> _Source excerpt_:
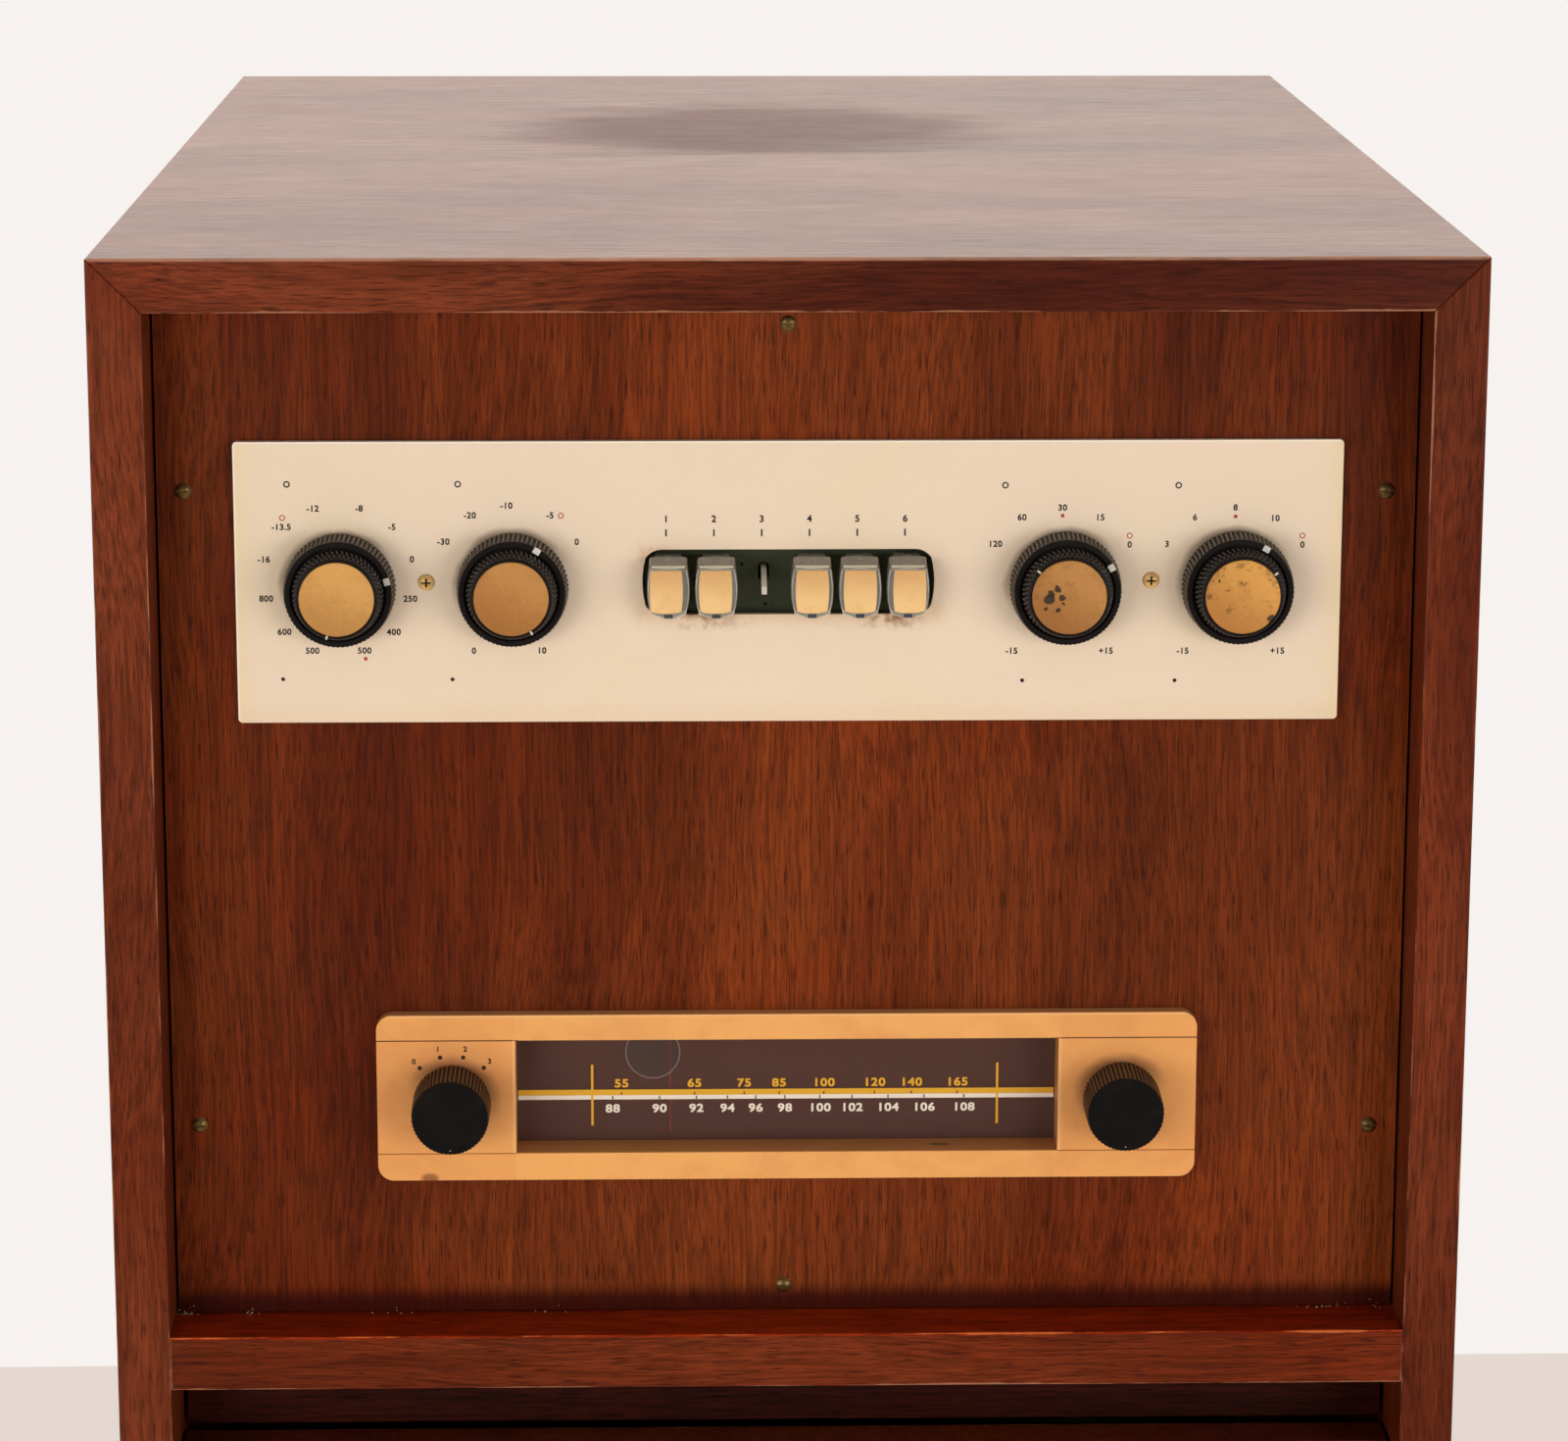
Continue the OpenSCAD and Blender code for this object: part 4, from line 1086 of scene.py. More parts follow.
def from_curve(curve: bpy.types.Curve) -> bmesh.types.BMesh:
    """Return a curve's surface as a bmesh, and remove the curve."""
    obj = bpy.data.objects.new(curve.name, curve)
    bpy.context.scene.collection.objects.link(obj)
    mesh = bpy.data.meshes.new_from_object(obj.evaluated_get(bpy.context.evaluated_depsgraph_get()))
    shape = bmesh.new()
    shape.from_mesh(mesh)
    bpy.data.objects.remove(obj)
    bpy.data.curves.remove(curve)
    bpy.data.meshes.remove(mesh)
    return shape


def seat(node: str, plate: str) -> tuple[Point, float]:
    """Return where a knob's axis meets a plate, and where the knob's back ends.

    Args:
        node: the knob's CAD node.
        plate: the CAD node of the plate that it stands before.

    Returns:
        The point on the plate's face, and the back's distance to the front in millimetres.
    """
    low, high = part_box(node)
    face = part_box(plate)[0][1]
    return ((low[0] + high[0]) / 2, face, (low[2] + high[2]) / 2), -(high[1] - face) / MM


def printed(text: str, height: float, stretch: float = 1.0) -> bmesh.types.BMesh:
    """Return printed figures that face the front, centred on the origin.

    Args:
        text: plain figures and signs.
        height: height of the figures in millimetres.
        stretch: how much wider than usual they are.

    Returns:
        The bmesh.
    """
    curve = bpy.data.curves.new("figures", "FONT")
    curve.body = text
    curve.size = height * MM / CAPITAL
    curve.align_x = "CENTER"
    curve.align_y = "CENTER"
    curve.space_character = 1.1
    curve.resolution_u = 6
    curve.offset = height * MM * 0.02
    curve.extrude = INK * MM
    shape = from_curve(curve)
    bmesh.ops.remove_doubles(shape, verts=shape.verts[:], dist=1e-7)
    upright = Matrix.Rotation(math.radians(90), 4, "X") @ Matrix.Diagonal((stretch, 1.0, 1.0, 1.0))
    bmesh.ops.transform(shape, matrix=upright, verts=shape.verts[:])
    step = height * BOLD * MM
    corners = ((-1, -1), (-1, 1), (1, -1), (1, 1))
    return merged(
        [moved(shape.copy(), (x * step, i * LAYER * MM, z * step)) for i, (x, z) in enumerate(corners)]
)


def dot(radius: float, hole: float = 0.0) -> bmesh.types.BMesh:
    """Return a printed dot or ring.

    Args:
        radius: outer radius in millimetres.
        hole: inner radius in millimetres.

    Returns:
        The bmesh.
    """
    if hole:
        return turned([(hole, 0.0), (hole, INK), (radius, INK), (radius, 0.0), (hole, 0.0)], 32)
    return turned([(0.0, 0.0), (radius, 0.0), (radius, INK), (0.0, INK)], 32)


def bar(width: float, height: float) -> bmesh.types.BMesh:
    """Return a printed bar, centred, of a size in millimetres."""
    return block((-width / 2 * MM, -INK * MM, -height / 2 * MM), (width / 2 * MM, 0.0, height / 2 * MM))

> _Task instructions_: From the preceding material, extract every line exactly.

> _Task solution_:
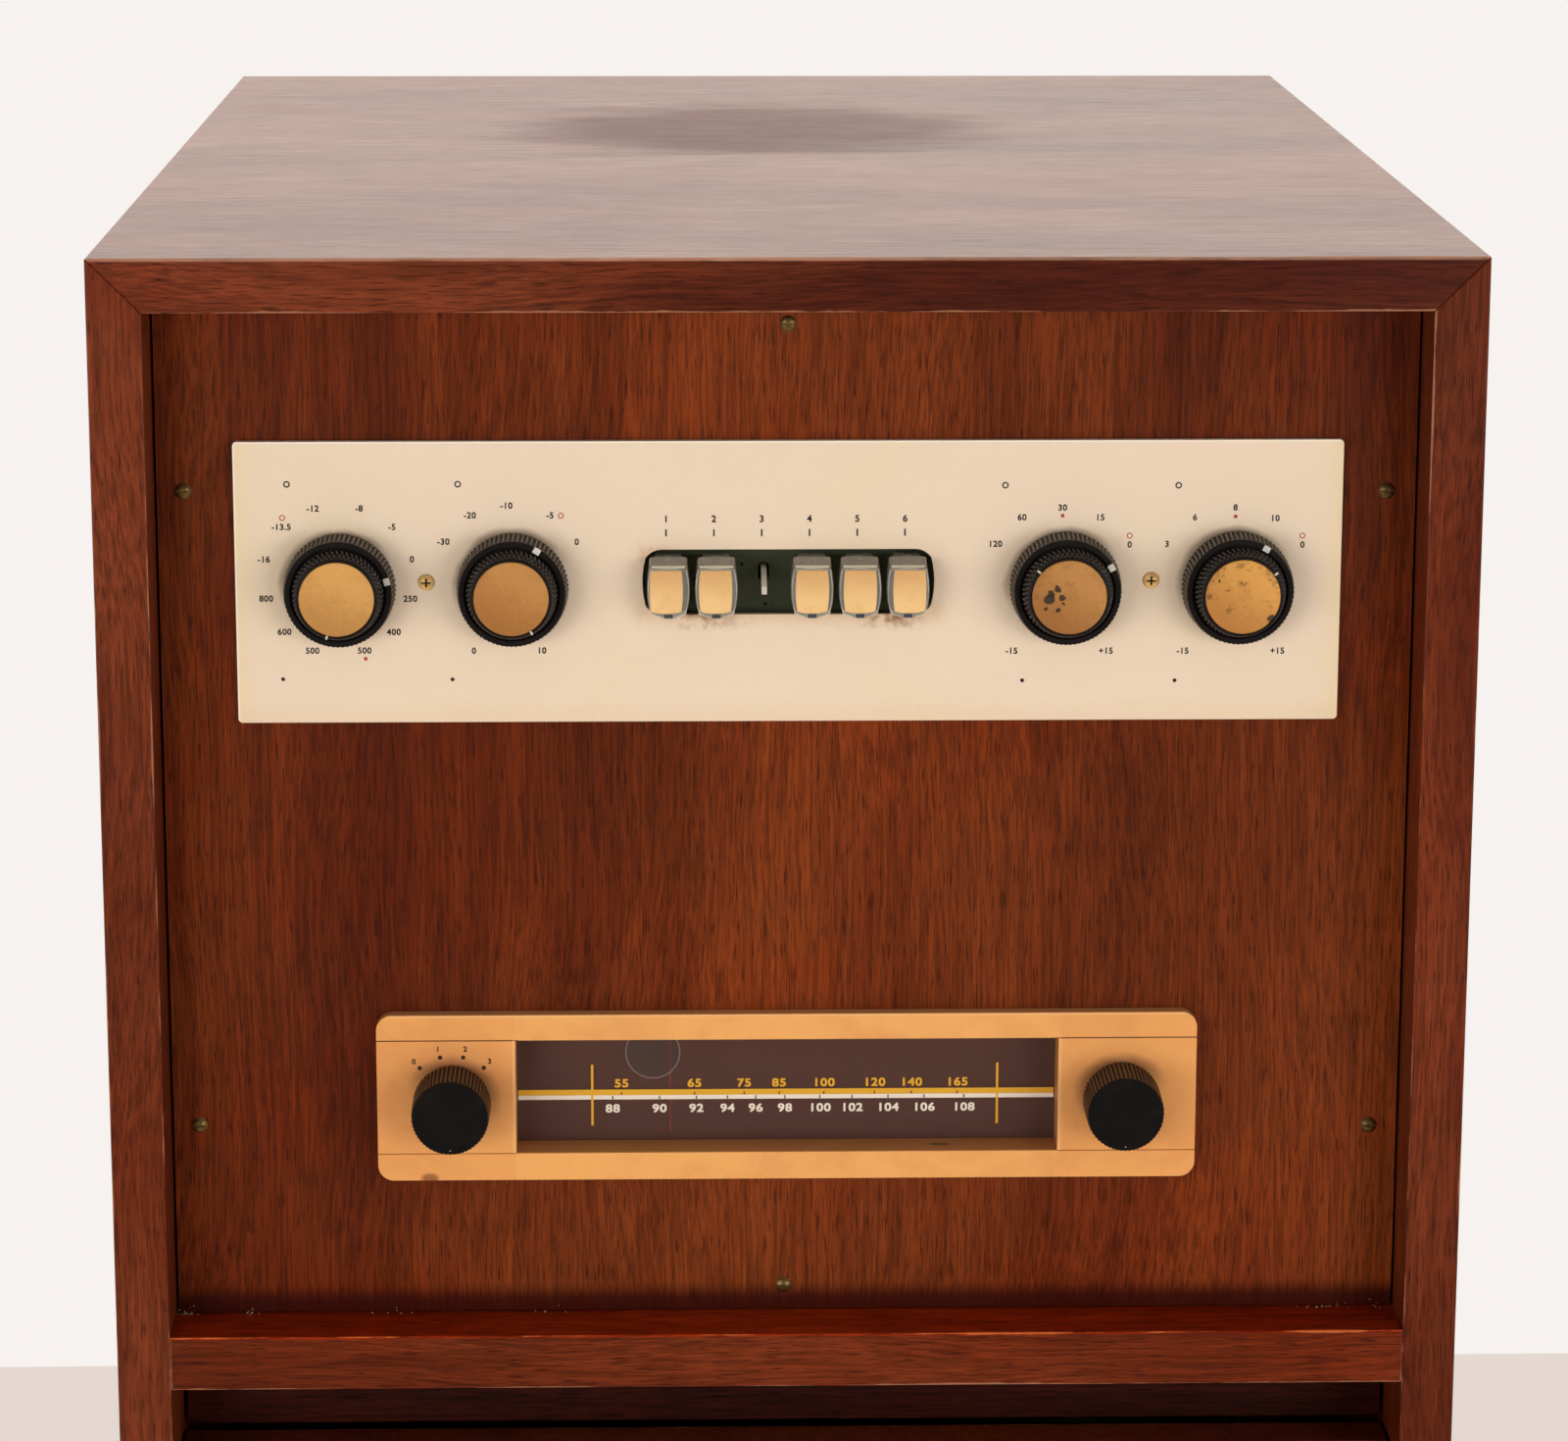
Continue the OpenSCAD and Blender code for this object: part 4, from line 1086 of scene.py. More parts follow.
def from_curve(curve: bpy.types.Curve) -> bmesh.types.BMesh:
    """Return a curve's surface as a bmesh, and remove the curve."""
    obj = bpy.data.objects.new(curve.name, curve)
    bpy.context.scene.collection.objects.link(obj)
    mesh = bpy.data.meshes.new_from_object(obj.evaluated_get(bpy.context.evaluated_depsgraph_get()))
    shape = bmesh.new()
    shape.from_mesh(mesh)
    bpy.data.objects.remove(obj)
    bpy.data.curves.remove(curve)
    bpy.data.meshes.remove(mesh)
    return shape


def seat(node: str, plate: str) -> tuple[Point, float]:
    """Return where a knob's axis meets a plate, and where the knob's back ends.

    Args:
        node: the knob's CAD node.
        plate: the CAD node of the plate that it stands before.

    Returns:
        The point on the plate's face, and the back's distance to the front in millimetres.
    """
    low, high = part_box(node)
    face = part_box(plate)[0][1]
    return ((low[0] + high[0]) / 2, face, (low[2] + high[2]) / 2), -(high[1] - face) / MM


def printed(text: str, height: float, stretch: float = 1.0) -> bmesh.types.BMesh:
    """Return printed figures that face the front, centred on the origin.

    Args:
        text: plain figures and signs.
        height: height of the figures in millimetres.
        stretch: how much wider than usual they are.

    Returns:
        The bmesh.
    """
    curve = bpy.data.curves.new("figures", "FONT")
    curve.body = text
    curve.size = height * MM / CAPITAL
    curve.align_x = "CENTER"
    curve.align_y = "CENTER"
    curve.space_character = 1.1
    curve.resolution_u = 6
    curve.offset = height * MM * 0.02
    curve.extrude = INK * MM
    shape = from_curve(curve)
    bmesh.ops.remove_doubles(shape, verts=shape.verts[:], dist=1e-7)
    upright = Matrix.Rotation(math.radians(90), 4, "X") @ Matrix.Diagonal((stretch, 1.0, 1.0, 1.0))
    bmesh.ops.transform(shape, matrix=upright, verts=shape.verts[:])
    step = height * BOLD * MM
    corners = ((-1, -1), (-1, 1), (1, -1), (1, 1))
    return merged(
        [moved(shape.copy(), (x * step, i * LAYER * MM, z * step)) for i, (x, z) in enumerate(corners)]
)


def dot(radius: float, hole: float = 0.0) -> bmesh.types.BMesh:
    """Return a printed dot or ring.

    Args:
        radius: outer radius in millimetres.
        hole: inner radius in millimetres.

    Returns:
        The bmesh.
    """
    if hole:
        return turned([(hole, 0.0), (hole, INK), (radius, INK), (radius, 0.0), (hole, 0.0)], 32)
    return turned([(0.0, 0.0), (radius, 0.0), (radius, INK), (0.0, INK)], 32)


def bar(width: float, height: float) -> bmesh.types.BMesh:
    """Return a printed bar, centred, of a size in millimetres."""
    return block((-width / 2 * MM, -INK * MM, -height / 2 * MM), (width / 2 * MM, 0.0, height / 2 * MM))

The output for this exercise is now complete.